Michael Connelly. Nightshade. USA: Little, Brown and Company, 2025.
Delicious! Connelly introduces a fresh new protagonist, Detective Sergeant Stilwell. Catalina Island is the locale, where the local sheriff substation is manned by demoted cops who screwed up elsewhere. It rotates; they return to mainland (“overtown” or “overland”) California after proving themselves worthy again. But since homicide Captain Corum sent him here, Stilwell wants to stay; the outdoorsy marine life appeals to him, not to mention increasingly serious feelings for his girlfriend, assistant harbourmaster Tash Dano. Most of his work entails minor transgressions, often to do with visiting sailors and party animals at this popular weekend destination. Receptionist Mercy Chapa anchors the substation as jack-of-all-trades, while prosecutor Monika Juarez and Judge Harrell attend intermittently for court.
Things get heavy when a female corpse, obviously murdered, is found on the harbour bottom. Homicide detectives Ahearn and Sampedro from overtown are put in charge, but that doesn’t stop Stilwell from pursuing local leads on his own initiative. Ahearn’s hostility over an old grudge promises friction ahead. The body seems to be Leigh-Anne Moss, recently fired as a server at the exclusive Black Marlin Club in town, says manager Crane. With the investigation expanding beyond Catalina, the victim’s interesting activities come to light. Stilwell also has minor cases to take care of, opening up both island life and his own personality for us. But two of those cases hide ominous plans—people are disappearing or being killed.
Through these threads, Connelly works his signature style in measured prose as both a police procedural and a thriller. Stilwell is a man slightly more gentle than, but just as fierce, as our old friend Bosch. Nightshade is a flower, it’s a colour, it’s poison. And it’s a welcome new novel.
Bits
▪ He had a tattoo of a diamond ring on his neck below his left ear and a full sleeve of tats on his right arm depicting skulls, flowers, and a three-digit number Stilwell didn’t recognize but guessed was the area code of his place of origin. (16)
▪ It was a felony theft report filed by the general manager of the Black Marlin Club. (55)
▪ “He was ordering new airlines and filters. He told me all about the girl wrapped in an anchor chain.” (81)
▪ “We’re not partners and you’re not homicide. You’re going to be a nobody as soon as Corum takes your badge.” (157)

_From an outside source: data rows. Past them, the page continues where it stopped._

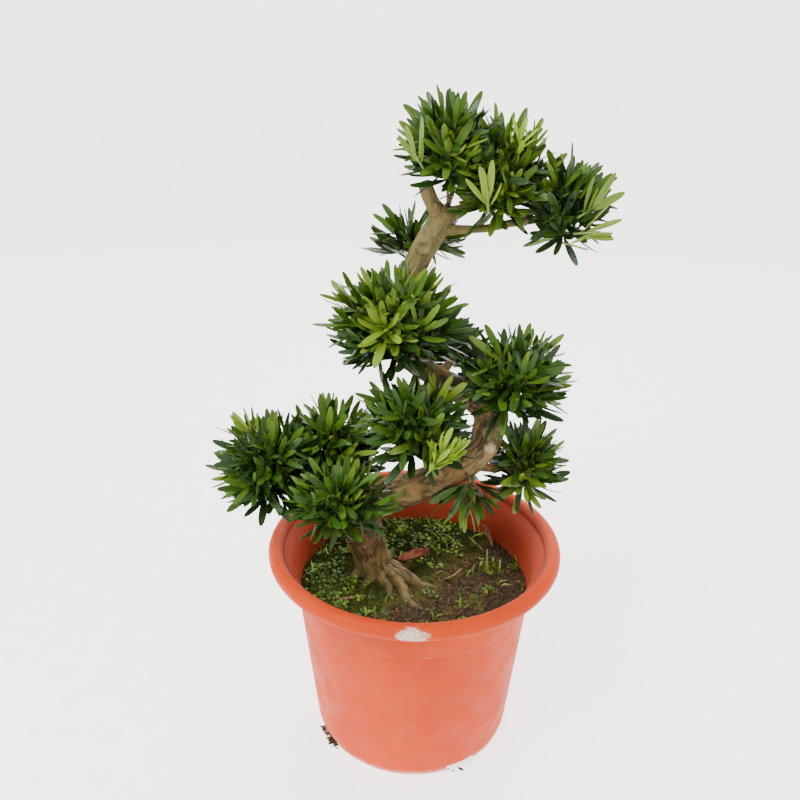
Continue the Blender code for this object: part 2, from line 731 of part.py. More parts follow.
def make_mass(mass, masses, limbs, solids, stem_rings, stem_centre, tips, rng):
    """One mass: its stem, twigs that branch from it to the shoots, and leaves round each shoot."""
    stem_shape = tube_mesh(stem_rings, start_centre=stem_centre)
    stem = mesh_object(mass.name, *stem_shape, "leaf")
    parts = bpy.data.collections.new(mass.name + "_parts")
    bpy.context.scene.collection.children.link(parts)
    twigs, shoots = grow_twigs(mass, masses, limbs, solids, tips)
    trees = [BVHTree.FromPolygons(*twig) for twig in [stem_shape, *twigs]] + solids
    leaves = []

    def fits(place, own):
        if not holds(mass, masses, limbs, leaf_samples(*place)):
            return False
        tree = BVHTree.FromPolygons(*leaf_mesh(*place))
        return not any(tree.overlap(other) for k, other in enumerate(trees) if k != own)

    # The lowest leaves of every shoot go first, so that no shoot takes all the room
    turns = [rng.uniform(0, math.tau) for _ in shoots]
    for k in range(LEAVES_PER_SHOOT):
        for (tip, axis, own), turn in zip(shoots, turns):
            length = LEAF_LENGTH * rng.uniform(0.86, 1.06)
            angle = turn + math.radians(GOLDEN_DEG) * k
            share = (k + 0.5) / LEAVES_PER_SHOOT
            place = grow_leaf(tip, axis, angle, share, length, lambda p: fits(p, own))
            if place:
                leaves.append(leaf_mesh(*place))
                trees.append(BVHTree.FromPolygons(*leaves[-1]))
    for points, faces in twigs + leaves:
        mesh_object("part", points, faces, "leaf", parts)
    apply_boolean(stem, "UNION", parts, "MANIFOLD")
    keep_main_shell(stem)
    stem.data.calc_loop_triangles()
    print(mass.name, len(shoots), "shoots", len(leaves), "leaves", len(stem.data.loop_triangles), "triangles")


def main():
    clear_scene()
    make_pot()
    make_soil()
    trunk = trunk_limb()
    make_trunk(trunk)
    boughs = {name: bough_limb(trunk, *sizes) for name, sizes in BOUGHS.items()}
    for name, limb in boughs.items():
        make_bough(name, limb, trunk)
    solids = [surface_of(obj) for obj in bpy.context.scene.objects]
    masses = [Mass(f"foliage_{name}", *sizes) for name, sizes in MASSES.items()]
    grown = []
    for number, mass in enumerate(masses):
        rng = random.Random(100 + number)
        tips = shoot_tips(mass, rng)
        mass.stem, rings, centre = stem_of(mass, trunk, boughs, tips[-1][0])
        grown.append((rings, centre, tips, rng))
    for mass, (rings, centre, tips, rng) in zip(masses, grown):
        limbs = [trunk, *boughs.values(), *(m.stem for m in masses if m is not mass)]
        make_mass(mass, masses, limbs, solids, rings, centre, tips, rng)


main()
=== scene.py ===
"""Looks of the podocarpus: bark, twigs, leaves, buds, pot, soil with its moss, camera and light.

Metres, +Z up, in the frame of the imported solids: the origin is the centre of the pot's underside.
The limbs and the masses of foliage are worked out from the same sizes as the solids, and the growth
rule is carried on to finer twigs and to leaves of life size.
"""

import math
import random

import bpy
import numpy as np
from mathutils import Matrix, Vector, noise


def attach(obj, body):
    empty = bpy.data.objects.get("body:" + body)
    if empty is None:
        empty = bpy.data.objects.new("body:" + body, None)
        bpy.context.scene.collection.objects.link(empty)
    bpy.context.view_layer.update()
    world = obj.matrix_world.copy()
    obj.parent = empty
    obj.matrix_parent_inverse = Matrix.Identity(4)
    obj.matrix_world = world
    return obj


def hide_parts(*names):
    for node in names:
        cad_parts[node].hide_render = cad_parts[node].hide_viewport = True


# Camera: place, pitch down and roll in radians, and a sensor as wide as the lens is long
CAMERA_AT = (-0.0171, -0.7555, 0.7267)
CAMERA_PITCH = 0.4034
CAMERA_ROLL = 0.0086
SENSOR_MM = 36.0

# Light: the sky's strength, and each lamp's place, power and width. The floor glows, less in front
# of the pot, between FRONT_ENDS in y, and turns up behind
SKY_STRENGTH = 1.10
LAMPS = (
    ("key", (-0.9, -1.0, 1.9), 52, 0.8),
    ("fill", (1.3, -0.8, 1.1), 10, 1.2),
    ("back", (0.3, 1.4, 1.7), 26, 1.0),
)
FLOOR_GLOW = 2.1
FRONT_GLOW_SHARE = 0.25
FRONT_ENDS = (-0.50, -0.18)
SWEEP_START = 2.2
SWEEP_RADIUS = 1.2

# Pot: a tapered wall, a band under a rolled rim, and a flat underside with four drain notches
POT_SIDES = 160
POT_HEIGHT = 0.241
RIM_RADIUS = 0.160
RIM_ROLL = 0.0085
BASE_RADIUS = 0.1055
WALL = 0.003
WALL_LOW = (0.1125, 0.015)
WALL_HIGH = (0.1298, 0.1836)
BAND_STEP = 0.0030
POT_FLOOR = 0.005
NOTCH_COUNT = 4
NOTCH_FIRST_DEG = 30.0
NOTCH_WIDTH = 0.040
NOTCH_HEIGHT = 0.012
NOTCH_INNER = 0.094

# Ground: the height of the solid soil, and of the moss and litter that lie on it
GROUND = 0.1830
GROUND_RADIUS = 0.1263
GROUND_RISE = 0.0016
MOSS_BLADES = 17000
MULCH_CRUMBS = 1500
WEED_TRIES = 520
MOSS_HALF_WIDTH = 0.00045
GRASS_HALF_WIDTH = 0.0013
# Crumbs of soil washed out at each drain notch
WASHED_OUT = (10, 14, 110, 4)
# Dry leaves: x, y, direction in degrees, length, bend, rise and roll
FALLEN_LEAVES = (
    (-0.0880, -0.0450, 13, 0.037, -0.15, 0.05, 0.3),
    (0.0960, 0.0580, 115, 0.030, 0.25, 0.85, 0.6),
    (0.0850, 0.0500, 140, 0.026, -0.20, 0.60, -0.5),
    (0.0300, -0.0100, 20, 0.030, 0.50, 0.05, 0.8),
    (-0.1080, 0.0380, 80, 0.034, 0.20, 1.60, 0.4),
)
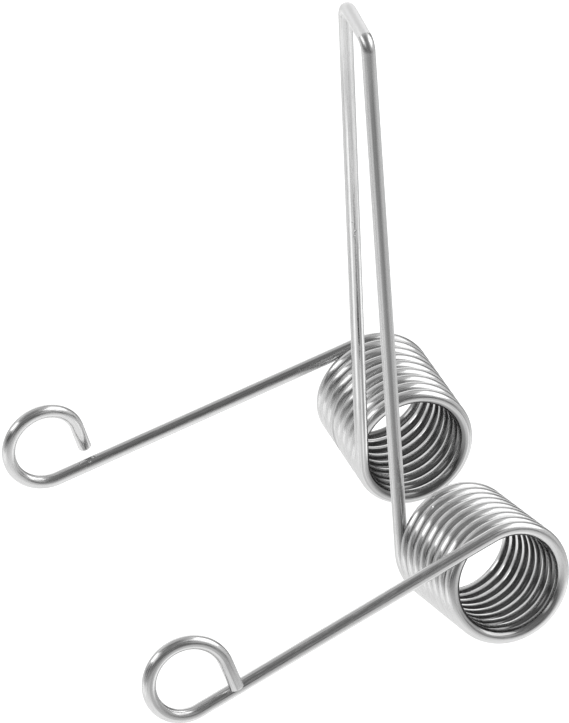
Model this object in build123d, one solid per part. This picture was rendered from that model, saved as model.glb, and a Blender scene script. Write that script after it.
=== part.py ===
from build123d import *
import os
from math import acos, atan2, cos, degrees, hypot, pi, radians, sin

# Horn valve spring in millimetres: one round wire, wound into two coils that a bridge joins, with an eye on each arm.
# +Z is up. The spring stands on its coils and eyes at Z = 0, and the origin is under the middle of its outline.
# The back coil's axis runs along +Y, the arms run towards -X and the legs stand up from the coils' inner ends.

# The wire and the rounding of its two cut ends
wire_diameter = 1.0
end_rounding = 0.12

# The coils, close wound on one size of pin
coil_bore = 7.27
turn_gap = 0.05
coil_passes = 9

# The bend at each end of the bridge, to the wire's centre line
bridge_bend_radius = 1.0

# The eyes, whose tips pass beside their arms. The turn is in degrees
eye_bore = 4.64
eye_turn = 270.0
tip_length = 2.15
tip_clearance = 0.05

# The front half as it was bent. The coil stands forward of the middle and shifted towards the arms, its axis
# rises outwards and swings towards the arms, and its leg leans off upright. Angles are in degrees
front_coil_place = 10.46
front_coil_shift = 2.72
front_axis_rise = 5.0
front_axis_swing = 3.95
front_leg_length = 37.56
front_leg_lean = 2.6
front_arm_length = 24.28

# The back half, whose coil gives the part its direction
back_coil_place = 4.5
back_axis_rise = 6.36
back_leg_length = 39.48
back_leg_lean = 6.9
back_arm_length = 24.15

# Worked out from those
wire_radius = wire_diameter / 2
coil_radius = (coil_bore + wire_diameter) / 2
coil_pitch = wire_diameter + turn_gap
coil_lead = atan2(coil_pitch, 2 * pi * coil_radius)
eye_radius = (eye_bore + wire_diameter) / 2
eye_angle = radians(eye_turn)
eye_pitch = 2 * pi * (wire_diameter + tip_clearance) / (eye_angle + tip_length / eye_radius)
eye_lead = atan2(eye_pitch, 2 * pi * eye_radius)


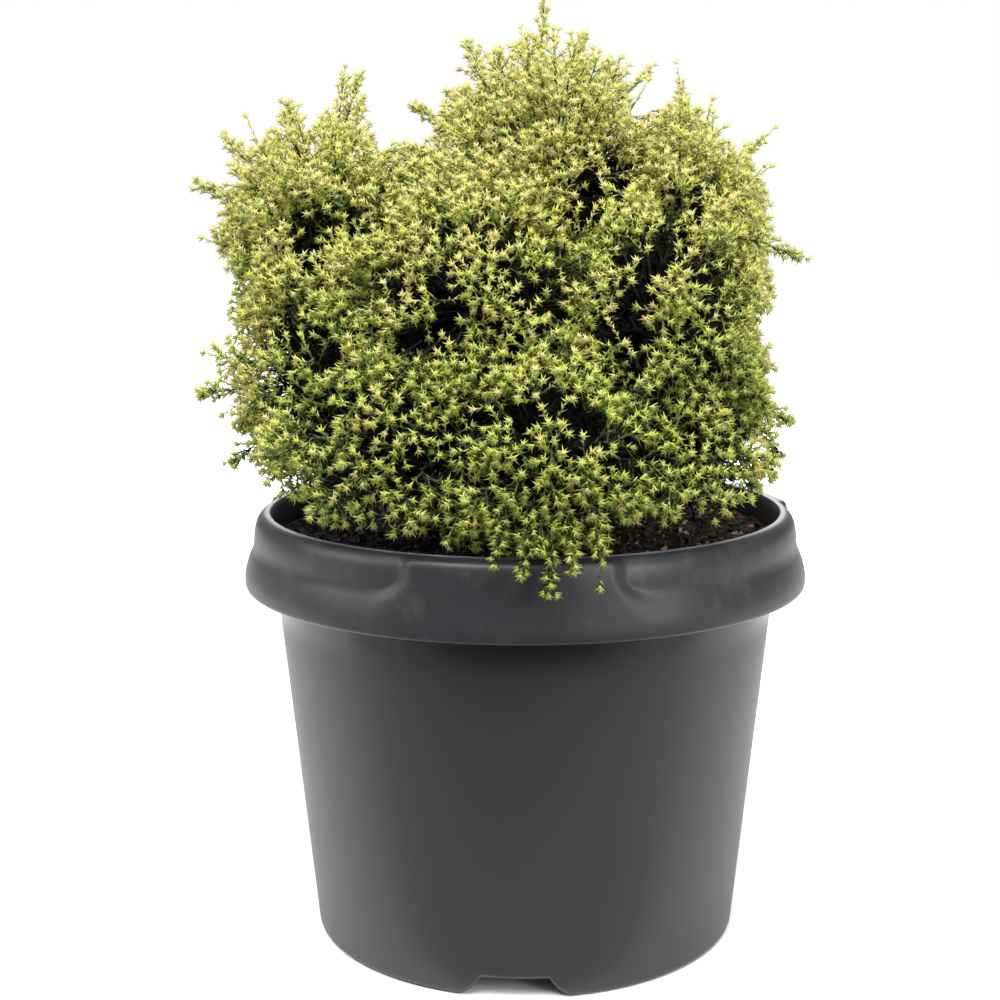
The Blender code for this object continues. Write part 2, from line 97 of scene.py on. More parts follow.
# A ring is added in edit mode and extruded row by row. Each row is set where place(row, column)
# says, and the first and last rows are closed to the two poles
def growRings(name, columns, rows, place, firstPole, lastPole):
    deselect()
    bpy.ops.mesh.primitive_circle_add(vertices=columns, radius=1.0, fill_type="TRIFAN")
    obj = bpy.context.object
    obj.name = obj.data.name = name
    bpy.ops.object.mode_set(mode="EDIT")
    bpy.ops.mesh.select_mode(type="VERT")
    mesh = bmesh.from_edit_mesh(obj.data)
    layer = mesh.verts.layers.int.new("column")
    for v in mesh.verts:
        if v.co.length < 0.5:
            v.co = firstPole
            v.select_set(False)
        else:
            v[layer] = round(math.atan2(v.co.y, v.co.x) / math.tau * columns) % columns
    mesh.select_flush(False)
    for row in range(rows):
        if row > 0:
            bpy.ops.mesh.extrude_region_move()
            mesh = bmesh.from_edit_mesh(obj.data)
            layer = mesh.verts.layers.int["column"]
        for v in mesh.verts:
            if v.select:
                v.co = place(row, v[layer])
        bmesh.update_edit_mesh(obj.data)
    bpy.ops.mesh.extrude_region_move()
    mesh = bmesh.from_edit_mesh(obj.data)
    for v in mesh.verts:
        if v.select:
            v.co = lastPole
    bpy.ops.mesh.merge(type="CENTER")
    bpy.ops.mesh.select_all(action="SELECT")
    bpy.ops.mesh.normals_make_consistent(inside=False)
    bpy.ops.mesh.select_all(action="DESELECT")
    bpy.ops.object.mode_set(mode="OBJECT")
    obj.data.attributes.remove(obj.data.attributes["column"])
    deselect()
    return obj


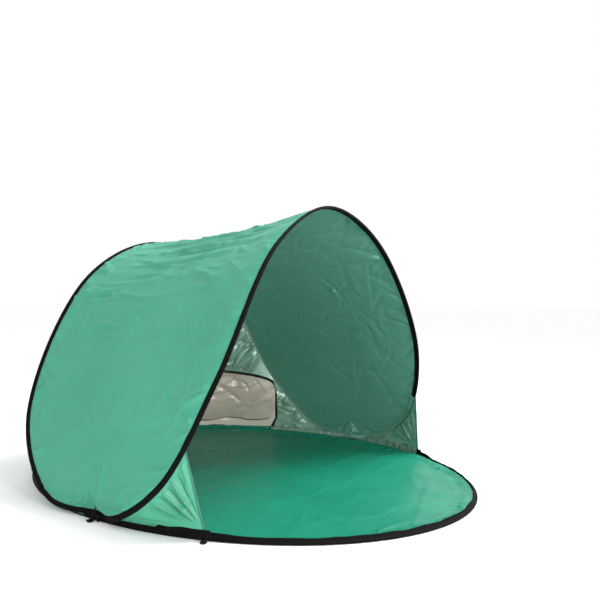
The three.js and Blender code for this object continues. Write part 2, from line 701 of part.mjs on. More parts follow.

▪ “Monika!” Stilwell shouted. “Go next door and get the EMTs. Now!” (226)
▪ Stilwell moved toward her, checking Spivak as he passed. The shot had struck him above the right eyebrow. (244)
▪ “Terminated? You mean fired? No. Not that I know of. She was going to move in here with me.” (264)
▪ “You are the only one I told that I hadn’t sent the saw handle to the lab yet, that it was still on the island,” he said. “That’s why they grabbed Tash.” (275)
Sarah Pekkanen. The Locked Ward. USA: St. Martin’s Press, 2025.
If you buy into the twins-separated-at-birth trope (shades of Julie Chan), this one’s a dilly. We’re told that Georgia Cartwright and Amanda (Mandy) Ravenel were separated at birth and adopted out, neither being told she’s a twin. Georgia landed in a family of financial and social privilege where her mother Honey always favoured younger daughter Annabelle; job-wise, Georgia is a wedding planner for the upper classes. Mandy was raised by working class parents; dad eventually purchased the pub where he worked and now Mandy runs it. Georgia is charged with murdering Annabelle at her birthday party, believing the real killer framed her—whoever it was. Terrified for her life if she appears “normal,” she’s in a psych facility emulating dissociative disorder behaviour. Through a complex series of events, she reaches out to her newly discovered twin as the only one who can help her.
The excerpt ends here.